Many people have compared Donald Trump to Andrew Jackson. Even Vice President Mike Pence boasted of Trump’s election, “There hasn’t been anything like this since Andrew Jackson.” But U.S. News characterizes the similarities between the two presidents as “cause for serious concern.” The publication explains:
Like Trump, Jackson was brash, abrasive, defensive and quick-tempered and both were described as vulgar and unfit to govern. Jackson was also thin-skinned and felt the world was against him and that the ruling elites looked down on him. Both expressed extreme loyalty to controversial advisers and elevated them to powerful positions in their administrations with disastrous effect. Both were called tyrants and bullies and like Trump, Jackson professed to always put American interests first and inveighed against “alien enemies.”
Even more concerning? U.S. News adds that “the most striking commonality between Donald Trump and Andrew Jackson is their use of race to divide the nation and unite their supporters and their seeming disdain for the rule of law.” Trump has made Muslims and Mexicans “scapegoats for our national security threats and manufacturing job losses.” And Jackson forcibly removed Native Americans from Georgia, Mississippi, and Alabama to “recover” the land for white American settlement.
Trying to choose a president to compare to Donald Trump? Jimmy Carter doesn’t seem like an obvious choice. But Vox reports that, surprisingly enough, Carter can serve as an “illuminating parallel” to Trump in one important respect. Both entered office in similar moments in “political time.” Vox characterizes both Trump and Carter as representing “the last gasp of the incumbent era.” Both presidencies involved an outsider “trying to keep a fraying political coalition together,” as New Republic sums up the argument.
Vox characterizes the struggle to reconcile policy and politics as a key feature of such presidencies.
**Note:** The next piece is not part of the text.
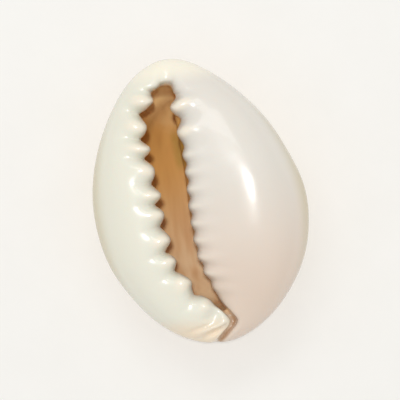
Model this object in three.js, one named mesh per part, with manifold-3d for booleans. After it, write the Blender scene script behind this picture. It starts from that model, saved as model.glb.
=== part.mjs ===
// A ring cowrie shell with a drilled threading hole, lying on its back with its toothed slit upwards.
// Millimetres. +Z is up, +Y is the front (siphon) end, -X is the outer lip and +X the swollen body whorl.
// The origin is under the middle of the shell, on the surface that it rests on.

import * as THREE from 'three';
import { mergeVertices } from 'three/addons/utils/BufferGeometryUtils.js';
import Module from 'manifold-3d';

// ---- driving dimensions ----

const SHELL_LENGTH = 18.4;
const SHELL_WIDTH = 13.7;
const BACK_DEPTH = 6.3; // from the widest line of the shell down to the top of its domed back
const BACK_TAPER = 0.06; // the back is this much deeper at the back end, and shallower at the front
const BASE_HEIGHT = 2.9; // from the widest line up to the base, before it swells and dips
const REST_FLAT_DEPTH = 0.12; // how much of the dome is worn flat where it rests

const END_WALL = 1.3;
const SIDE_WALL = 1.7;
const BACK_WALL = 1.15;
const BASE_WALL = 2.1;

const VALLEY_DEPTH = 0.9; // the base dips towards the slit
const VALLEY_REACH = 2.6;
const BODY_SWELL = { height: 0.5, x: 4.3, reach: 2.2 }; // and it swells on both sides of the slit
const LIP_SWELL = { height: 0.35, x: -4.3, reach: 1.8 };
const MARGIN_ROLL = 0.07; // the sides roll outwards at the widest line, by this part of the width
const MARGIN_ROLL_DEPTH = 1.5;

const SLIT_FLOOR = 0.25; // the canals at the slit's ends stay this far above the widest line
const SLIT_TOP = 6;
const LIP_TEETH = 10;
const LIP_TOOTH_DEPTH = 0.55;
const COLUMELLA_TEETH = 12;
const COLUMELLA_TOOTH_DEPTH = 0.12;
const FRONT_FOLD_DEPTH = 0.45; // the columella's front teeth are deeper by this much
const POINTS_PER_TOOTH = 6;
const TEETH_FROM = 0.15; // the teeth fill this part of the slit's length
const TEETH_TO = 0.88;
const TEETH_FADE = 1 / 6; // and grow to full depth over this part of it at each end
const FRONT_FOLD_RISE = 6; // the higher, the fewer columella teeth are folds

const DRILL_RADIUS = 0.65;
const DRILL_AT = 0.74; // fraction of the way from the middle to the front end
const DRILL_ASIDE = 0.45; // the hole is a little to the body whorl's side of the back's middle
const DRILL_LENGTH = 6;
const DRILL_SIDES = 20;

const RINGS_ALONG = 40;
const RINGS_AROUND = 56;
const CAVITY_ALONG = 26;
const CAVITY_AROUND = 36;

const HALF_LENGTH = SHELL_LENGTH / 2;
const HALF_WIDTH = SHELL_WIDTH / 2;

// The middle line of the slit from the back end to the front end, with the half-width at each place.
const SLIT_LINE = [
  { x: 0.1, y: -9.6, half: 0.28 },
  { x: 1.0, y: -8.6, half: 0.24 },
  { x: 1.55, y: -7.9, half: 0.24 },
  { x: 1.24, y: -7.3, half: 0.24 },
  { x: 0.62, y: -6.6, half: 0.28 },
  { x: -0.28, y: -5.4, half: 0.5 },
  { x: -1.12, y: -3.5, half: 0.68 },
  { x: -1.42, y: -0.8, half: 0.75 },
  { x: -1.56, y: 1.8, half: 0.9 },
  { x: -1.8, y: 4.2, half: 1.0 },
  { x: -1.78, y: 6.0, half: 0.85 },
  { x: -1.42, y: 7.1, half: 0.6 },
  { x: -1.2, y: 7.8, half: 0.34 },
  { x: -1.0, y: 9.6, half: 0.34 },
];

// ---- the outer form ----

// The spine of the shell drifts towards the lip side at the front.
function spineX(t) {
  return 0.12 - 0.75 * t - 0.4 * t * t;
}

// The outline is an egg: an ellipse that narrows towards the front.
function eggWidth(t) {
  return 0.992 - 0.1 * t - 0.145 * t * t;
}

function bell(distance, reach) {
  return Math.exp(-((distance / reach) ** 2));
}

function signedPower(value, power) {
  return Math.sign(value) * Math.abs(value) ** power;
}

// Places one point of a unit sphere, whose poles are the shell's two ends, on an egg-shaped body.
// The back is a round dome and the base is flatter.
function eggPoint(direction, size) {
  const t = direction.y;
  const around = Math.hypot(direction.x, direction.z);
  if (around < 1e-6) {
    return new THREE.Vector3(spineX(t), t * size.length, 0);
  }
  const isBase = direction.z > 0;
  const roundness = isBase ? size.baseRoundness : size.backRoundness;
  const across = signedPower(direction.x / around, roundness);
  const up = signedPower(direction.z / around, roundness);
  const ringSize = isBase ? around ** size.baseEndFullness : around;
  const height = isBase ? size.base : size.back * (1 - BACK_TAPER * t);
  const z = height * ringSize * up;
  const tuck = 1 - MARGIN_ROLL * (1 - bell(Math.min(0, z), MARGIN_ROLL_DEPTH));
  return new THREE.Vector3(
    spineX(t) + size.width * eggWidth(t) * around * across * tuck,
    t * size.length,
    z,
  );
}

const slitCurve = new THREE.CatmullRomCurve3(
  SLIT_LINE.map((stop) => new THREE.Vector3(stop.x, stop.y, stop.half)),
  false,
  'centripetal',
);

// The place on the slit's middle line that is level with y.
function slitAt(y) {
  let low = 0;
  let high = 1;
  for (let step = 0; step < 24; step += 1) {
    const middle = (low + high) / 2;
    if (slitCurve.getPoint(middle).y < y) {
      low = middle;
    } else {
      high = middle;
    }
  }
  return slitCurve.getPoint(low);
}

// How much the base stands above a plain egg at a point: two swells, and the valley of the slit.
function baseRise(point, t) {
  const aside = point.x - spineX(t);
  const body = BODY_SWELL.height * bell(aside - BODY_SWELL.x, BODY_SWELL.reach);
  const lip = LIP_SWELL.height * bell(aside - LIP_SWELL.x, LIP_SWELL.reach);
  const valley = VALLEY_DEPTH * bell(point.x - slitAt(point.y).x, VALLEY_REACH);
  return (body + lip) * (1 - t * t) - valley;
}

// Bends a finely divided sphere into an egg-shaped closed body.
function eggGeometry(size, ringsAround, ringsAlong, hasValley) {
  const geometry = new THREE.SphereGeometry(1, ringsAround, ringsAlong);
  const corners = geometry.getAttribute('position');
  const direction = new THREE.Vector3();
  for (let i = 0; i < corners.count; i += 1) {
    direction.fromBufferAttribute(corners, i);
    const point = eggPoint(direction, size);
    if (hasValley && point.z > 0) {
      point.z += baseRise(point, direction.y) * Math.min(1, point.z / size.base);
    }
    corners.setXYZ(i, point.x, point.y, point.z);
  }
  return geometry;
}

// ---- the toothed slit ----

// One edge of the slit, from the back end to the front end. Side is -1 on the lip, 1 on the columella.
// Between its teeth the edge steps back into the lip. Towards the slit's ends the teeth die out.
function slitEdge(side, teeth, toothDepth, frontExtra) {
  const points = [];
  const count = Math.round((teeth * POINTS_PER_TOOTH) / (TEETH_TO - TEETH_FROM));
  for (let i = 0; i <= count; i += 1) {
    const stop = slitCurve.getPointAt(i / count);
    const along = THREE.MathUtils.clamp((i / count - TEETH_FROM) / (TEETH_TO - TEETH_FROM), 0, 1);
    const wave = 0.5 - 0.5 * Math.cos(2 * Math.PI * teeth * along);
    const fade = Math.min(1, along / TEETH_FADE, (1 - along) / TEETH_FADE);
    const depth = (toothDepth + frontExtra * along ** FRONT_FOLD_RISE) * wave * fade;
    points.push(new THREE.Vector2(stop.x + side * (stop.z + depth), stop.y));
  }
  return points;
}

function slitGeometry() {
  const lipEdge = slitEdge(-1, LIP_TEETH, LIP_TOOTH_DEPTH, 0);
  const columellaEdge = slitEdge(1, COLUMELLA_TEETH, COLUMELLA_TOOTH_DEPTH, FRONT_FOLD_DEPTH);
  const outline = new THREE.Shape([...columellaEdge, ...lipEdge.reverse()]);
  const geometry = new THREE.ExtrudeGeometry(outline, { depth: SLIT_TOP, bevelEnabled: false });
  geometry.translate(0, 0, SLIT_FLOOR);
  return geometry;
}

// ---- the drilled hole, square to the back where it is drilled ----

function drillGeometry() {
  const geometry = new THREE.CylinderGeometry(DRILL_RADIUS, DRILL_RADIUS, DRILL_LENGTH, DRILL_SIDES);
  const slope = Math.atan2(DRILL_AT / SHELL_LENGTH, Math.sqrt(1 - DRILL_AT ** 2) / (2 * BACK_DEPTH));
  geometry.rotateX(Math.PI / 2 + slope);
  const depth = BACK_DEPTH * Math.sqrt(1 - DRILL_AT ** 2);
  geometry.translate(spineX(DRILL_AT) + DRILL_ASIDE, DRILL_AT * HALF_LENGTH, -depth);
  return geometry;
}

// ---- joining and cutting ----

const solids = await Module();
solids.setup();

function toSolid(geometry) {
  const bare = geometry.clone();
  bare.deleteAttribute('normal');
  bare.deleteAttribute('uv');
  const merged = mergeVertices(bare, 1e-4);
  return new solids.Manifold(new solids.Mesh({
    numProp: 3,
    vertProperties: new Float32Array(merged.getAttribute('position').array),
    triVerts: new Uint32Array(merged.getIndex().array),
  }));
}

function toGeometry(solid) {
  const mesh = solid.getMesh();
  const geometry = new THREE.BufferGeometry();
  geometry.setAttribute('position', new THREE.BufferAttribute(mesh.vertProperties, 3));
  geometry.setIndex(new THREE.BufferAttribute(mesh.triVerts, 1));
  geometry.computeVertexNormals();
  return geometry;
}

const outerSize = {
  length: HALF_LENGTH,
  width: HALF_WIDTH,
  back: BACK_DEPTH,
  base: BASE_HEIGHT,
  backRoundness: 1.02,
  baseRoundness: 0.95,
  baseEndFullness: 0.8,
};

const cavitySize = {
  ...outerSize,
  length: HALF_LENGTH - END_WALL,
  width: HALF_WIDTH - SIDE_WALL,
  back: BACK_DEPTH - BACK_WALL,
  base: BASE_HEIGHT - BASE_WALL,
};

const outer = toSolid(eggGeometry(outerSize, RINGS_AROUND, RINGS_ALONG, true));
const cavity = toSolid(eggGeometry(cavitySize, CAVITY_AROUND, CAVITY_ALONG, false));
const restCut = new THREE.BoxGeometry(SHELL_WIDTH, SHELL_WIDTH, 2);
restCut.translate(0, 0, REST_FLAT_DEPTH - BACK_DEPTH - 1);

const shellSolid = outer
  .subtract(cavity)
  .subtract(toSolid(slitGeometry()))
  .subtract(toSolid(drillGeometry()))
  .subtract(toSolid(restCut));

const shellGeometry = toGeometry(shellSolid);
shellGeometry.computeBoundingBox();
const box = shellGeometry.boundingBox;
shellGeometry.translate(-(box.min.x + box.max.x) / 2, -(box.min.y + box.max.y) / 2, -box.min.z);

// ---- the part ----

const porcelain = new THREE.MeshStandardMaterial({ color: 0xe8e0d4, roughness: 0.2, metalness: 0 });
const shell = new THREE.Mesh(shellGeometry, porcelain);
shell.name = 'shell';

const part = new THREE.Group();
part.name = 'ring_cowrie';
part.add(shell);

export default part;
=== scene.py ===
# %% [markdown]
# # A ring cowrie shell, modelled like clay and painted like porcelain
#
# A cowrie is a snail shell whose last turn has swallowed all the others. It is one smooth egg of
# shell with a long toothed slit along its base. This one lies on its back with the slit up, and
# somebody drilled a hole near its front end to thread it on a string.
#
# The lesson goes in four steps: load the frame, shape the shell, paint it, and light it.

import math

import bpy
import numpy as np
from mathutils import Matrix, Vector


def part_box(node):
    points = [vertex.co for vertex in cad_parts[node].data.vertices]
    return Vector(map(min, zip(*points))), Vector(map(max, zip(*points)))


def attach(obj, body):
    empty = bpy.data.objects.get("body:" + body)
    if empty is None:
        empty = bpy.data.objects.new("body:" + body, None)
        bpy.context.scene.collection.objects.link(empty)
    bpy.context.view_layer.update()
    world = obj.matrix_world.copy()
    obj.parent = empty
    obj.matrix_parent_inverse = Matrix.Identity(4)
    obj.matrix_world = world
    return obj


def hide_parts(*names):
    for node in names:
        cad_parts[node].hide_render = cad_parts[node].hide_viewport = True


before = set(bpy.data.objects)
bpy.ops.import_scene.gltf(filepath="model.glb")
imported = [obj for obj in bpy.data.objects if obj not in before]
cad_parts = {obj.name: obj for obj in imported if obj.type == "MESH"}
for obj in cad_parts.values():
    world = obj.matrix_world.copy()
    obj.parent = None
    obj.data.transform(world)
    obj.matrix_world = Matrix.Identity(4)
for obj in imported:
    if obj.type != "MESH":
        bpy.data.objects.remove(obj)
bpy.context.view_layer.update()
low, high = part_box("shell")
MM = 0.001
LENGTH = (high[1] - low[1]) / MM
WIDTH = (high[0] - low[0]) / MM
HEIGHT = (high[2] - low[2]) / MM
print(f"the shell is {LENGTH:.1f} mm long, {WIDTH:.1f} mm wide and {HEIGHT:.1f} mm high")

# %% [markdown]
# ## The shape as a field
#
# A shell has no flat panels and no edges to bevel: lips roll inwards, teeth melt into the lip, and
# an outside surface turns into an inside one. Pulling a subdivision cage into that shape is slow,
# and cutting it with booleans leaves hard seams. So the shell is described by a *field*: a function
# that says, for any point, about how many millimetres it is from the shell. It is negative in the
# shell's wall and positive outside. One field cuts another with a smooth maximum, which rounds the
# seam by itself.
#
# All the shaping is done in millimetres, with z = 0 at the shell's widest line.

# %% Driving sizes
HALF_LENGTH = LENGTH / 2
HALF_WIDTH = WIDTH / 2
BACK_DEPTH = 0.6919 * HEIGHT  # from the widest line down to the top of the domed back
BASE_HEIGHT = 0.3185 * HEIGHT  # from the widest line up to the crests of the base
BACK_WALL = 1.15
SIDE_WALL = 1.9
BASE_WALL = 2.3


# %% Smooth tools that work on whole arrays of points
def smooth_max(a, b, rounding):
    """The larger of two fields, with the seam rounded over about this many millimetres."""
    closeness = np.maximum(rounding - np.abs(a - b), 0) / rounding
    return np.maximum(a, b) + closeness * closeness * rounding / 4


def ramp(value, start, end):
    """0 before start, 1 after end, and a smooth rise between them."""
    part = np.clip((value - start) / (end - start), 0, 1)
    return part * part * (3 - 2 * part)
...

But what Vox interprets as the next step in the traditional political cycle, New Republic hails as a potential sign of “a suspension of [this] kind of regime politics.” Plus, the publication reports that Vox’s analogy has two major limits. “First, the Republican Congress is likely to accomplish a lot more under Trump than the Democrats did under Carter. Second, it obscures the fact that the Democratic Party emerged from Reagan’s shadow long ago.”
People frequently make comparisons between Donald Trump and Richard Nixon. (They often compare Trump’s Russia scandal to Watergate.) But not everybody agrees about how salient those comparisons will really prove. USA Today notes that the two presidents do have several things in common. That includes their decisions to fire investigators. Both also had embattled White House spokesmen. And both ran campaigns that benefited from “dirty tricks.” Further, historians note that both presidents have presided over a series of questionable — perhaps illegal — acts.
However, New Republic notes that historians can’t agree on whether Trump can really be called a new Nixon. “While there’s widespread agreement that the Trump-Nixon parallel is imperfect, the experts differ on the value of making such parallels at all.” The presidents do share many traits. (Secrecy, paranoia, and conspiracy-theorizing, to name a few.) But the Trump-Nixon comparisons seem to some historians “designed to get a knee-jerk reaction,” not really to illuminate the complexity of presidential history.
Many people wouldn’t instinctively compare Donald Trump with Ronald Reagan. But Henry Olsen, a senior fellow at the Ethics and Public Policy Center, characterizes Trump as “far closer to Reagan’s brand of conservatism than the Republican congressional leadership is.” Olsen points to Trump’s choice to campaign on populist economics (reversing the North American Free Trade Agreement and Trans-Pacific Partnership and protecting entitlements) and populist cultural issues (immigration, guns, and political correctness). He says those choices parallels Reagan’s tactics. Reagan championed populist cultural issues and took an anti-establishment tone.
But not everyone approves of the comparison. Nicole Neily, a senior fellow at the Independent Women’s Forum, also writing for NBC, reports that “Trump is no Reagan.” She explains that Trump’s relationship with the United Kingdom — and his choice to publicly insult Theresa May — provides a key example. “Statesmen like Ronald Reagan didn’t go out of their way to antagonize their enemies: They drew up plans behind closed doors to defeat them diplomatically, militarily and ideologically. And they certainly didn’t use the bully pulpit to humiliate their friends.”